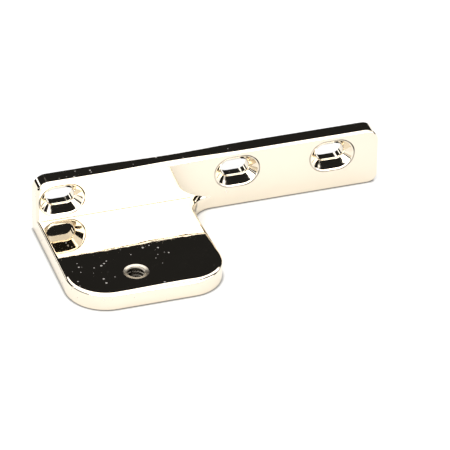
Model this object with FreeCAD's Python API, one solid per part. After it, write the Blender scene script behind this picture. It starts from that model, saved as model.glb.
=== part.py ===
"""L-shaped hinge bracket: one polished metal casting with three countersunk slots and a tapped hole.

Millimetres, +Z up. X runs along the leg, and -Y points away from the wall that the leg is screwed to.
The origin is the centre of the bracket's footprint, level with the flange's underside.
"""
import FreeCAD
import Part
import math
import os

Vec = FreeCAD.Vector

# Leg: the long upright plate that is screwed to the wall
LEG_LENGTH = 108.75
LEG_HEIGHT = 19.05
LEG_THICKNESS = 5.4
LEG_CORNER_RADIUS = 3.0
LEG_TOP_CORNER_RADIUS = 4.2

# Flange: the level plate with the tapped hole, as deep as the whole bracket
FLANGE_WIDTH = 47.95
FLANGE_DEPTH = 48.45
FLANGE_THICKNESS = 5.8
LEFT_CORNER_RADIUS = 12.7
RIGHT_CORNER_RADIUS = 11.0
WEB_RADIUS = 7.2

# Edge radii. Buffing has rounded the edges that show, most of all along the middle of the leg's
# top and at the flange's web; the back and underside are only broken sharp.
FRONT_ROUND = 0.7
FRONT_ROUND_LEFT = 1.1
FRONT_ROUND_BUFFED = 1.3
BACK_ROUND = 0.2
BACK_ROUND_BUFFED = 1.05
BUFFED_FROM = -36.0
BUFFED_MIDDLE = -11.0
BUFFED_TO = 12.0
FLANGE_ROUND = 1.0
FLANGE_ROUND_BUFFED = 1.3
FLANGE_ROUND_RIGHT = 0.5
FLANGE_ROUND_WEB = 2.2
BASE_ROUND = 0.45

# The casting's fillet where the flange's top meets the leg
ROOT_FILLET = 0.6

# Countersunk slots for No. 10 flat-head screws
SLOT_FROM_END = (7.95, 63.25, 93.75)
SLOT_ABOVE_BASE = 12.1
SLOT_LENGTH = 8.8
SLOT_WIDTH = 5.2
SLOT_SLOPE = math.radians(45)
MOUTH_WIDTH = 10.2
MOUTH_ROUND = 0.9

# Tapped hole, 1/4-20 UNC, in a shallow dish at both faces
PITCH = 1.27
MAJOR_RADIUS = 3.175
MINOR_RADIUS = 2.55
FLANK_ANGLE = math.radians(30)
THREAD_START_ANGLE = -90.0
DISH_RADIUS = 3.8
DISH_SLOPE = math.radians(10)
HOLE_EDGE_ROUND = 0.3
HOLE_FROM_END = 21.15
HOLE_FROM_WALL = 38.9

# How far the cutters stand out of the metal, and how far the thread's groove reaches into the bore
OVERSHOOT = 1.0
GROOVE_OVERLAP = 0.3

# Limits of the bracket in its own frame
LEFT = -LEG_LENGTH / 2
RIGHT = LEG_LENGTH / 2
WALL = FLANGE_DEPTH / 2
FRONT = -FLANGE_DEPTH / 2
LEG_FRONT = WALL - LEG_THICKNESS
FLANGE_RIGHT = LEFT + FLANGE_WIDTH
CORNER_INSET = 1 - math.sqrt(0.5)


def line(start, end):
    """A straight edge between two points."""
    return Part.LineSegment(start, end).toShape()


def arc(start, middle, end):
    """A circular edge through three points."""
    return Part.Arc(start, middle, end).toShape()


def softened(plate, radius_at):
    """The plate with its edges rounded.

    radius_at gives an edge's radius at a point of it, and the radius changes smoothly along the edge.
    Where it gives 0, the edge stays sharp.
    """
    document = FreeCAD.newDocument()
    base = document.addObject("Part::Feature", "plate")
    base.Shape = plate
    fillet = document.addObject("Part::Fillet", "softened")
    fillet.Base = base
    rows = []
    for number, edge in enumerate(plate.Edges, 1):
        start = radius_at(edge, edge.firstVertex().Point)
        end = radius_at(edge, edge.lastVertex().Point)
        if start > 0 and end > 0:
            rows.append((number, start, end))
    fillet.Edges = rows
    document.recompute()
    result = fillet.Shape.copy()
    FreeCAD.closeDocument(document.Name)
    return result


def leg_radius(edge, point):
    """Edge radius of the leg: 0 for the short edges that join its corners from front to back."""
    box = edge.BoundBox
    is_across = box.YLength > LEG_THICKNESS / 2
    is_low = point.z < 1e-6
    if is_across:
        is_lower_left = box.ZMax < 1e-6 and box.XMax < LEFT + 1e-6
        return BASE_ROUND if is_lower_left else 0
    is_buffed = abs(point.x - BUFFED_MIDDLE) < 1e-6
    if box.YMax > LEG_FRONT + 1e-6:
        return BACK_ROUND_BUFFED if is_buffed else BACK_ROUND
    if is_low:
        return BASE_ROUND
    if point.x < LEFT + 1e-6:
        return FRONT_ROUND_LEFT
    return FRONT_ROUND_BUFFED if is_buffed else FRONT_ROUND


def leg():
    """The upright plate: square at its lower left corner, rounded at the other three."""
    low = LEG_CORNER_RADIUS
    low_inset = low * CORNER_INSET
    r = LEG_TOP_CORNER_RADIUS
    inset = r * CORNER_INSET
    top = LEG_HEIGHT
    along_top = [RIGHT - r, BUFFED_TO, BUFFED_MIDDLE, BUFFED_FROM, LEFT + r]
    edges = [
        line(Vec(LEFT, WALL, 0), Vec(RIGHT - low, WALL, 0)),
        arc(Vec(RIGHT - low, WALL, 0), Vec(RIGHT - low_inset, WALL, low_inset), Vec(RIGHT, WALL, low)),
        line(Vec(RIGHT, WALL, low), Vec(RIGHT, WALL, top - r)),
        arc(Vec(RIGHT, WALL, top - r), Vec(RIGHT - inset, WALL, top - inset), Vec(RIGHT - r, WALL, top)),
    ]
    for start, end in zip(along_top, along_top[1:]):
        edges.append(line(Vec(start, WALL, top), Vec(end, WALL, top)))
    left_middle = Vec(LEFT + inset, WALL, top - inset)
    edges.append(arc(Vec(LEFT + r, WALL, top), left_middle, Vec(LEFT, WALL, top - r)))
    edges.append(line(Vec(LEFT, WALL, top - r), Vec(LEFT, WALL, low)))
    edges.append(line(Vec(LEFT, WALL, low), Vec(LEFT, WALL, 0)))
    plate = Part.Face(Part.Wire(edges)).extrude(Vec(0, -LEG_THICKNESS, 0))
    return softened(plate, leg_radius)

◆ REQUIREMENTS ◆
Only the lines from the beginning of the material to the line containing "GROOVE_OVERLAP = 0.3" should be echoed, verbatim and in full.

◆ EXPECTED ANSWER ◆
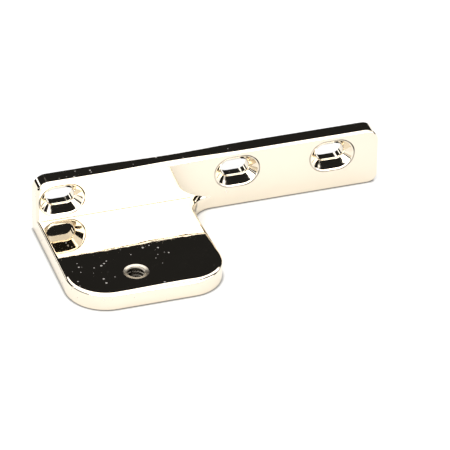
Model this object with FreeCAD's Python API, one solid per part. After it, write the Blender scene script behind this picture. It starts from that model, saved as model.glb.
=== part.py ===
"""L-shaped hinge bracket: one polished metal casting with three countersunk slots and a tapped hole.

Millimetres, +Z up. X runs along the leg, and -Y points away from the wall that the leg is screwed to.
The origin is the centre of the bracket's footprint, level with the flange's underside.
"""
import FreeCAD
import Part
import math
import os

Vec = FreeCAD.Vector

# Leg: the long upright plate that is screwed to the wall
LEG_LENGTH = 108.75
LEG_HEIGHT = 19.05
LEG_THICKNESS = 5.4
LEG_CORNER_RADIUS = 3.0
LEG_TOP_CORNER_RADIUS = 4.2

# Flange: the level plate with the tapped hole, as deep as the whole bracket
FLANGE_WIDTH = 47.95
FLANGE_DEPTH = 48.45
FLANGE_THICKNESS = 5.8
LEFT_CORNER_RADIUS = 12.7
RIGHT_CORNER_RADIUS = 11.0
WEB_RADIUS = 7.2

# Edge radii. Buffing has rounded the edges that show, most of all along the middle of the leg's
# top and at the flange's web; the back and underside are only broken sharp.
FRONT_ROUND = 0.7
FRONT_ROUND_LEFT = 1.1
FRONT_ROUND_BUFFED = 1.3
BACK_ROUND = 0.2
BACK_ROUND_BUFFED = 1.05
BUFFED_FROM = -36.0
BUFFED_MIDDLE = -11.0
BUFFED_TO = 12.0
FLANGE_ROUND = 1.0
FLANGE_ROUND_BUFFED = 1.3
FLANGE_ROUND_RIGHT = 0.5
FLANGE_ROUND_WEB = 2.2
BASE_ROUND = 0.45

# The casting's fillet where the flange's top meets the leg
ROOT_FILLET = 0.6

# Countersunk slots for No. 10 flat-head screws
SLOT_FROM_END = (7.95, 63.25, 93.75)
SLOT_ABOVE_BASE = 12.1
SLOT_LENGTH = 8.8
SLOT_WIDTH = 5.2
SLOT_SLOPE = math.radians(45)
MOUTH_WIDTH = 10.2
MOUTH_ROUND = 0.9

# Tapped hole, 1/4-20 UNC, in a shallow dish at both faces
PITCH = 1.27
MAJOR_RADIUS = 3.175
MINOR_RADIUS = 2.55
FLANK_ANGLE = math.radians(30)
THREAD_START_ANGLE = -90.0
DISH_RADIUS = 3.8
DISH_SLOPE = math.radians(10)
HOLE_EDGE_ROUND = 0.3
HOLE_FROM_END = 21.15
HOLE_FROM_WALL = 38.9

# How far the cutters stand out of the metal, and how far the thread's groove reaches into the bore
OVERSHOOT = 1.0
GROOVE_OVERLAP = 0.3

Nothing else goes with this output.